Sage started out a bit faster than the model then settled into a pace that matched closely, though he did push the early hills harder than the model had prescribed. Upon reaching the Newton hills, those early pushes may have cost him a bit, as his pace was a bit off, compared to the model’s estimated optimal pacing.
However, overall, Sage’s pace matched the modeled pace incredibly well. The differences above are magnified due to the tight range of the pace axis.
Our second example uses Mario Fraioli, Senior Editor at Competitor Magazine, a run coach, and competitive runner from the mile to the 50k, with a 2:28:25 Personal Best in the marathon.
We gave Mario a 98 out of 100 execution score. This comparison clearly shows that Mario toed the line at the 2015 Boston Marathon with a challenging, but achievable goal; and expertly executed his race.
Last, we take a look at Nick Arciniaga, a 2:11:30 marathoner who finished 7th at the 2014 Boston Marathon.
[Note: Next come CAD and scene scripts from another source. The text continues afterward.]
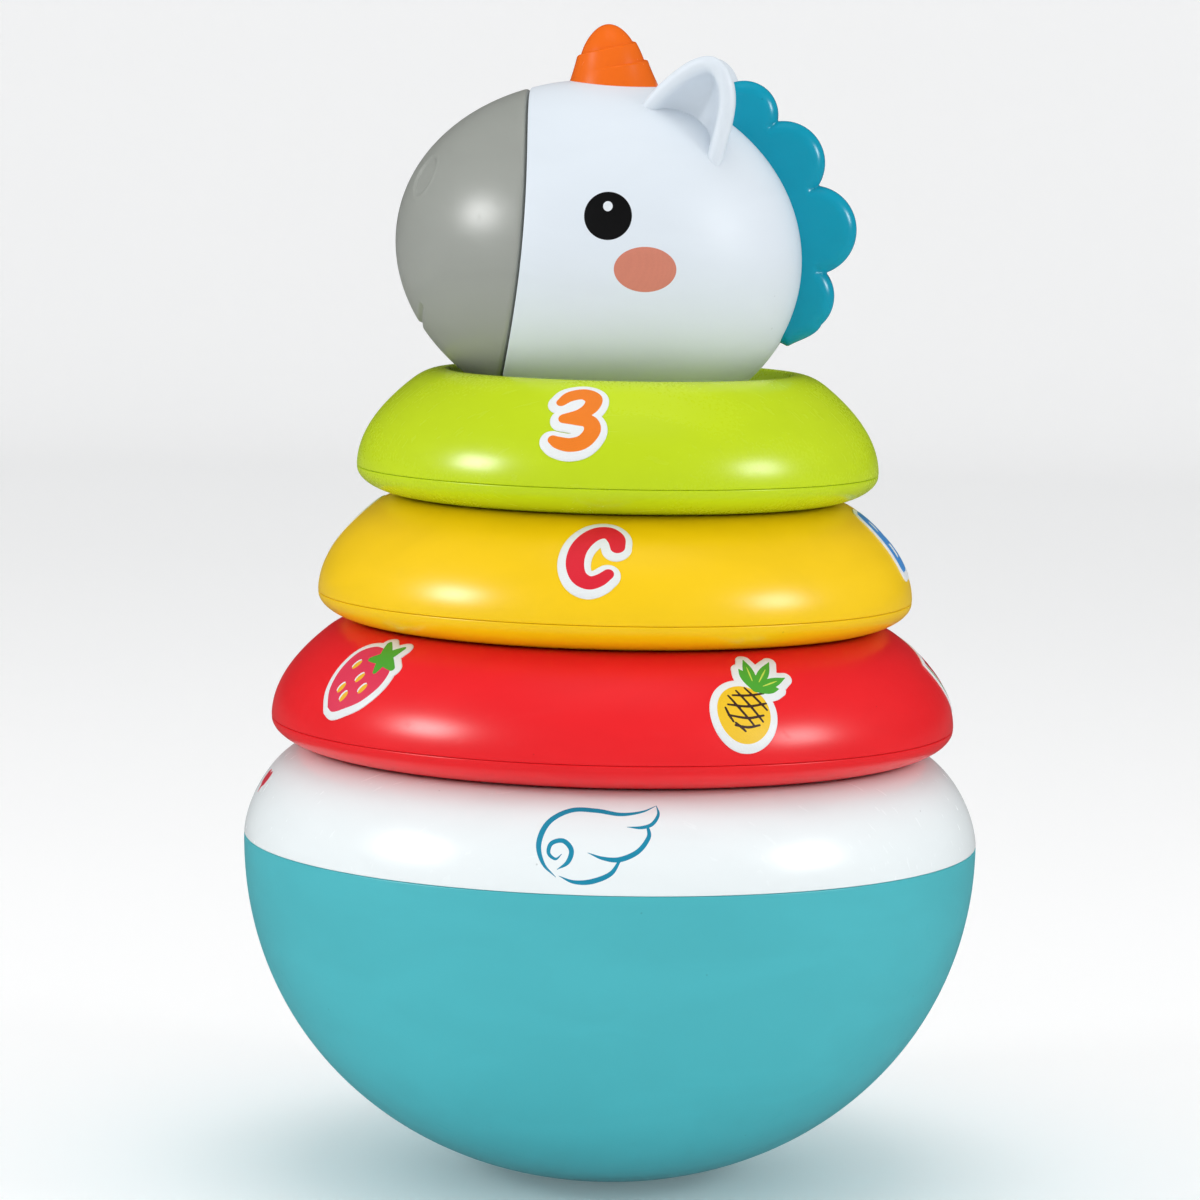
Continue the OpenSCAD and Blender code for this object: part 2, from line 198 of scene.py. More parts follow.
surround = bpy.data.worlds.new("surround")
surround.use_nodes = True
sky = surround.node_tree
up = Wire(sky, sky.nodes.new("ShaderNodeTexCoord").outputs["Generated"])
up = up.node("ShaderNodeSeparateXYZ", {"Vector": up}, out="Z")
mirrored = up.node("ShaderNodeLightPath", {}, out="Is Glossy Ray")
sky_light = 0.79
sheen = 0.14 - up.between(-0.03, 0.02) * 0.11
strength = sky_light - mirrored * sky_light + mirrored * sheen
sky.links.new(strength.socket, sky.nodes["Background"].inputs["Strength"])
sky.nodes["Background"].inputs["Color"].default_value = (1.0, 1.0, 1.0, 1)
surround.cycles.sampling_method = "NONE"
bpy.context.scene.world = surround
bpy.context.scene.view_settings.view_transform = "Standard"

camera_fall = 6.056
camera_roll = 1.194
lens = bpy.data.cameras.new("camera")
lens.lens = 137.96
lens.sensor_width = 36.0
lens.clip_end = 20.0
camera = bpy.data.objects.new("camera", lens)
spin = Matrix.Rotation(math.radians(camera_turn), 4, "Z")
tripod = Matrix.Translation((-0.00358, -1.1, 0.2552))
tip = Matrix.Rotation(math.radians(90 - camera_fall), 4, "X")
roll = Matrix.Rotation(math.radians(camera_roll), 4, "Z")
camera.matrix_world = spin @ tripod @ tip @ roll
bpy.context.scene.collection.objects.link(camera)
bpy.context.scene.camera = camera


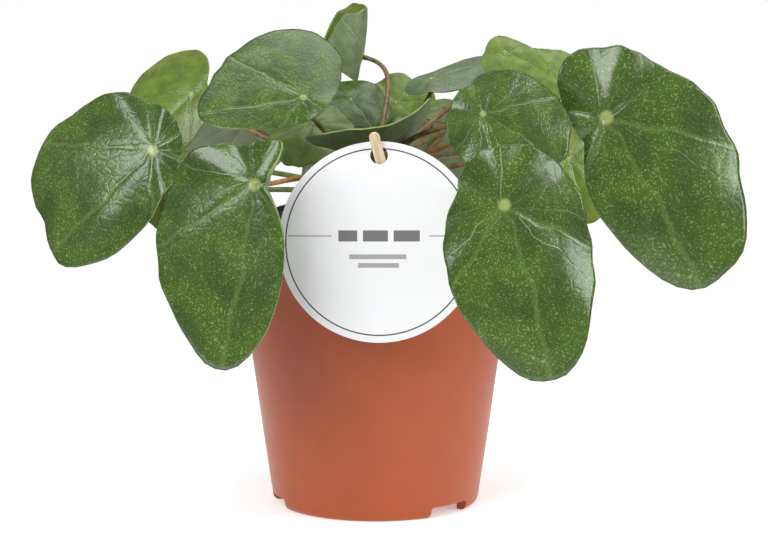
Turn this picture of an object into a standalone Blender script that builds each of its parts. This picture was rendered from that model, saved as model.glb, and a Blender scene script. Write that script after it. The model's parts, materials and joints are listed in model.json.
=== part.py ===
"""A pilea in its plastic nursery pot, with a round card on a wooden stick.

Metres, +Z up. The origin is under the middle of the whole plant's spread, on
the surface that the pot stands on. The pot's axis is a little beside it, at
POT_PLACE, and every size and place below is measured from that axis.
-Y is the front, where the card hangs, and +X is to its right.
The plant is one short stem. Each leaf is a blade on its own petiole, which
meets the blade from underneath, inside its outline.
"""

from math import atan2, copysign, cos, hypot, pi, radians, sin, sqrt, tau

import bmesh
import bpy
from mathutils import Matrix, Vector
from mathutils.geometry import interpolate_bezier

MM = 0.001
GAP = 0.3 * MM  # between pieces that touch
BLADE_GAP = 0.6 * MM  # between a blade, which curves, and the end of its petiole

# Pot
POT_PLACE = Vector((-4, -6, 0)) * MM  # of its axis, from the middle of the spread
POT_HEIGHT = 116 * MM
POT_TOP_RADIUS = 60 * MM
POT_FOOT_RADIUS = 44.5 * MM
POT_WALL = 1.3 * MM
RIM_BEAD = 0.5 * MM
RIM_HEIGHT = 2.6 * MM
FOOT_ROUND = 3 * MM
FOOT_WIDTH = 2.2 * MM
FLOOR_RISE = 4.8 * MM
DRAIN_RADIUS = 3.5 * MM
DRAIN_RING_RADIUS = 31 * MM
DRAIN_COUNT = 6
DRAIN_CUT_HEIGHT = 12 * MM
NOTCH_HEIGHT = 4.7 * MM
NOTCH_SPREAD = radians(28)
NOTCH_CUT_DEPTH = 16 * MM
NOTCH_CORNER = 1.2 * MM
NOTCH_BEARINGS = (-44, 76, 196)  # degrees from +X, anticlockwise from above
TURNED_STEPS = 56

# Soil
SOIL_MOUND = ((0, 129.5), (20, 129), (38, 127.5), (48, 124.5), (55, 119))
SOIL_EDGE_DROP = 3 * MM  # below the rim, at the wall
STEM_SOCKET_HEIGHT = 100 * MM  # of its cutter, which ends above the soil

# Stem
STEM_FOOT = 70 * MM
STEM_TOP = 152 * MM
STEM_RADIUS = 5 * MM
STEM_TOP_RADIUS = 3.2 * MM
STEM_RINGS = (138 * MM, 146 * MM)  # heights, between the soil and the top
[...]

We rated Nick a 94 out of 100 for race execution. Nick ran an excellent race that netted him the fastest time among the examples listed here. Could Nick have achieved a faster overall time if he had started more conservatively? Such investigation will be the topic of a future post.
While you marvel at the paces in these examples, let’s not forget that the most important component of a successful race is setting a challenging, but reasonable goal. A great pace plan is certainly an ace up your sleeve, but no plan will allow you to perform far and beyond your current fitness level. So, keep that in mind, as you contemplate what you might achieve during your next event.
The Pacing Project is one of TrainingPeaks’ newest experiments, focused on expanding our analytical capabilities and metrics into new areas. Investing in such projects not only creates new technology, but also helps bring insight into and expand our core competencies. Future development will continue to explore and address areas that impact runners such as temperature/humidity conditions, and altitude effects.
As for qualifying for Boston, you will still have to run the times, but hopefully, we can help you get there with smart pacing and a good plan. Good luck to all the runners racing on Monday.